At the lay conference of the Protestant Church in Berlin in April, Pastor Niemoller appeared to reach the climax of his argument when he counselled the Germans not to espouse the cause of the West because they would thereby perpetuate their distress. The Germans, he said on that occasion, felt themselves closer to the men and women of the East who had always been their neighbours.. While Niemoller himself has repeatedly emphasised that he was concerned only with the cause of Protestantism, his recent state- ments have been received with the utmost eagerness by those people in Western Germany—their number is increasing—who have put before German public opinion the question whether, for the sake of " eternal Germany," a compromise might not be reached with Russia. While many of these men are careerists who expect rich rewards from aligning Germany on Russia's side, there are some who—without any personal ulterior mctives—are in deadly earnest when they urge that unity should be accepted on Soviet terms.

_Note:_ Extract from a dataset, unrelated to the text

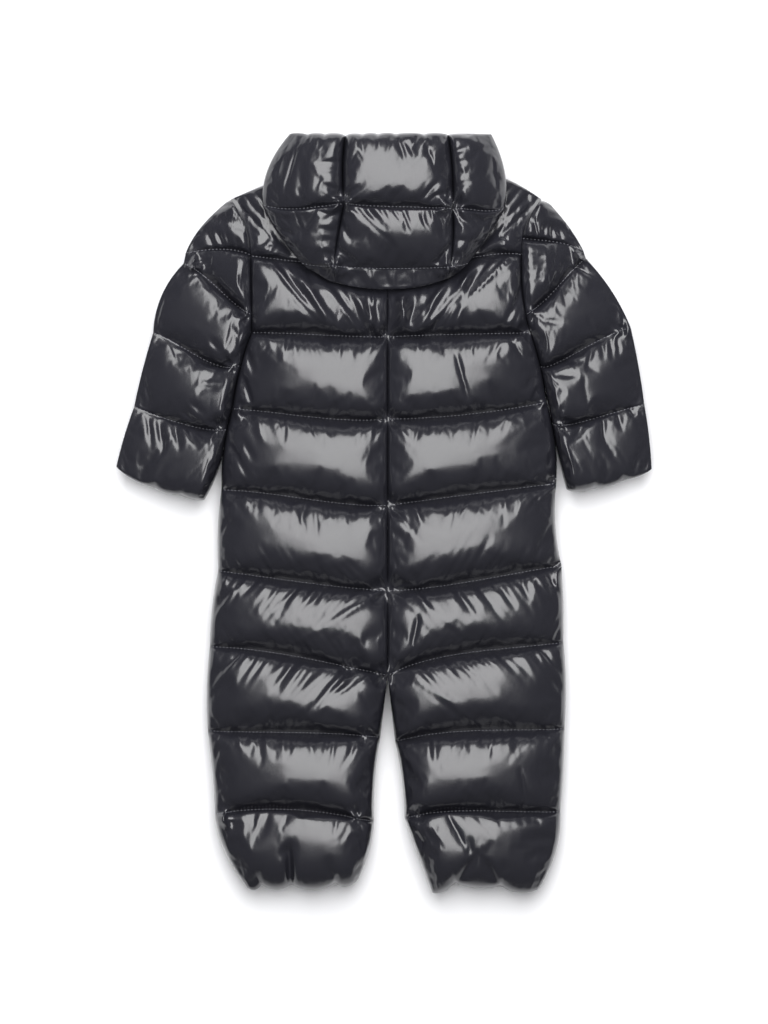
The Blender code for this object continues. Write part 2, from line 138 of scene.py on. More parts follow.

They argue that Germany's survival as a body politic is of permanent moment, while the Iron Curtain is merely an ephemeral feature, even if it should remain for generations. It is not clear whether such persons fully realise the implications of the policy which they advocate. But the fact that the powerful emotional appeal of German unity " at any price " is merging with Protestant aspirations is highly significant.

The Protestant faith in Germany grew strong in the barren and authoritarian atmosphere of the lands beyond the Elbe. It is ominous that a man like Niemoller has reached the conclusion that the cause of Protestantism might once again be helped by placing it under the protection of the new authoritarian rule in those regions.